Henderson-Hasselbalch Equation

What is the Henderson-Hasselbalch Equation?

The Henderson-Hasselbalch equation provides a relationship between the pH of acids (in aqueous solutions) and their pKa (acid dissociation constant). The pH of a buffer solution can be estimated with the help of this equation when the concentration of the acid and its conjugate base, or the base and the corresponding conjugate acid, are known. The Henderson-Hasselbalch equation can be written as:

pH = pKa + log10 ([A]/[HA])

Where [A] denotes the molar concentration of the conjugate base (of the acid) and [HA] denotes the molar concentration of the weak acid. Therefore, the Henderson-Hasselbalch equation can also be written as:

Henderson-Hasselbalch Equation

An equation that could calculate the pH value of a given buffer solution was first derived by the American chemist Lawrence Joseph Henderson. This equation was then re-expressed in logarithmic terms by the Danish chemist Karl Albert Hasselbalch.
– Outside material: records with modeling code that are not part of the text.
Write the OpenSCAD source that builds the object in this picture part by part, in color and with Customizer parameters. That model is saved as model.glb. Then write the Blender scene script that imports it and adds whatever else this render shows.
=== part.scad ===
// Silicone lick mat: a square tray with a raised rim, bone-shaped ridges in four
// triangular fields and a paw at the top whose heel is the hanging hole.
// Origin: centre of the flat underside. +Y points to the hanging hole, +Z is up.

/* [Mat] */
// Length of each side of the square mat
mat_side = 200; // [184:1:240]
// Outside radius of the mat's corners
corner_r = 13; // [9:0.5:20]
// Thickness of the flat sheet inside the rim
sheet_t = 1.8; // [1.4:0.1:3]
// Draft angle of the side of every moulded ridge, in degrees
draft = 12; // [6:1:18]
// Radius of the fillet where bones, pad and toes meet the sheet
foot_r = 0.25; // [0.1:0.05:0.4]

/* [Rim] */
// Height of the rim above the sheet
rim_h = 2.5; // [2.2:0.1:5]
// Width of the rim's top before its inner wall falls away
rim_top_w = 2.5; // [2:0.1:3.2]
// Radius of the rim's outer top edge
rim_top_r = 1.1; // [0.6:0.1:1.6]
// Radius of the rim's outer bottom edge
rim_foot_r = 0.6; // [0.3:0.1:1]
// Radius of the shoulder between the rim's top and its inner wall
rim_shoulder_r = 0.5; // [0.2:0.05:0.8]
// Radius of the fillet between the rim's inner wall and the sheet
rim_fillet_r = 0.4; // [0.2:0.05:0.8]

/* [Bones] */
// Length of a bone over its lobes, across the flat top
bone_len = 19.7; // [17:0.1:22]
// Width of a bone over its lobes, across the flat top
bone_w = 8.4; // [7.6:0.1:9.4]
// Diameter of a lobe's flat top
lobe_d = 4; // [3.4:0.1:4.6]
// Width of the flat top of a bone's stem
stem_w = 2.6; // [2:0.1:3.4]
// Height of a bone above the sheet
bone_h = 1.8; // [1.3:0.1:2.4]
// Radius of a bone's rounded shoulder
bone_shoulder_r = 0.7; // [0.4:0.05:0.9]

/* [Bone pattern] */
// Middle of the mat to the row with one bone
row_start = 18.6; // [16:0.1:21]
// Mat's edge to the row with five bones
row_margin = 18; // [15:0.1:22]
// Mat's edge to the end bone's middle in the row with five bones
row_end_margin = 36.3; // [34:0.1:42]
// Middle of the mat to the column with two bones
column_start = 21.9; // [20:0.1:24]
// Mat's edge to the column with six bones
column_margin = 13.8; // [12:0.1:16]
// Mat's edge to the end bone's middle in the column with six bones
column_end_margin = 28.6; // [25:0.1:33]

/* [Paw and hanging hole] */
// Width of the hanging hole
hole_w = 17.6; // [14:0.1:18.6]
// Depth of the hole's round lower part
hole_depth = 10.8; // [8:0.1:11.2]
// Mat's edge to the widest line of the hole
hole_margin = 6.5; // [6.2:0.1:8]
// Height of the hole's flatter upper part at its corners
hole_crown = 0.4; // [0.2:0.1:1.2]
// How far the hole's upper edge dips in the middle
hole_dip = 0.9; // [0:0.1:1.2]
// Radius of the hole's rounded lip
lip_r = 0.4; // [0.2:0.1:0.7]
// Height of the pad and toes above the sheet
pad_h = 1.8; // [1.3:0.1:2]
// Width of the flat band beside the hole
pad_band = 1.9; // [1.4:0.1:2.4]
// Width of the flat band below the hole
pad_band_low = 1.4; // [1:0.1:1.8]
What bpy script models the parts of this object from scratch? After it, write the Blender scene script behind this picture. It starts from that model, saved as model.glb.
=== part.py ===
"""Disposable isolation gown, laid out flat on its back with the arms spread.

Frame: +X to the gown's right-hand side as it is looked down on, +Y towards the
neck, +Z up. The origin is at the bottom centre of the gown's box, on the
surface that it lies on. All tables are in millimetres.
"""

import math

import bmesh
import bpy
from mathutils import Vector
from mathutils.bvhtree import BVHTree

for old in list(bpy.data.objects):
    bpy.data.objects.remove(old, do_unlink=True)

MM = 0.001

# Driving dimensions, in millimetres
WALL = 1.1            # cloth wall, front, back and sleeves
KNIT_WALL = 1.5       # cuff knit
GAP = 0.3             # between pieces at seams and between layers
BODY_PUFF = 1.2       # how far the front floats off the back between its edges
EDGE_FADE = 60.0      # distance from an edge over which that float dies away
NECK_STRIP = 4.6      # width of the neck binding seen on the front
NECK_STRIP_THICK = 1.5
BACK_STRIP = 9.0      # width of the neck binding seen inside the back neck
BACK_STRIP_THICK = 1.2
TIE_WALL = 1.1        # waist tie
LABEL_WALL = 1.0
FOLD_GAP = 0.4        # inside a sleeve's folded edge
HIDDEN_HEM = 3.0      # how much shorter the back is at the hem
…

The resulting equation was named the Henderson-Hasselbalch Equation.

Derivation of the Henderson-Hasselbalch Equation

The ionization constants of strong acids and strong bases can be easily calculated with the help of direct methods. However, the same methods cannot be used with weak acids and bases since the extent of ionization of these acids and bases are very low (weak acids and bases hardly ionize). Therefore, in order to approximate the pH of these types of solutions, the Henderson-Hasselbalch Equation is used.

Let us take an example of ionization of weak acid HA:

\(HA~ +~ H_{2}O~ ⇋ ~H^{+}~ +~ A^{−}\)

Acid dissociation constant, K a can be given as:

K a = \(\frac{[H^+][A^-]}{[HA]}\)

Taking, negative log of RHS and LHS:

\(-log~K_a\) = \(-log~\frac{[H^+][A^-]}{[HA]}\)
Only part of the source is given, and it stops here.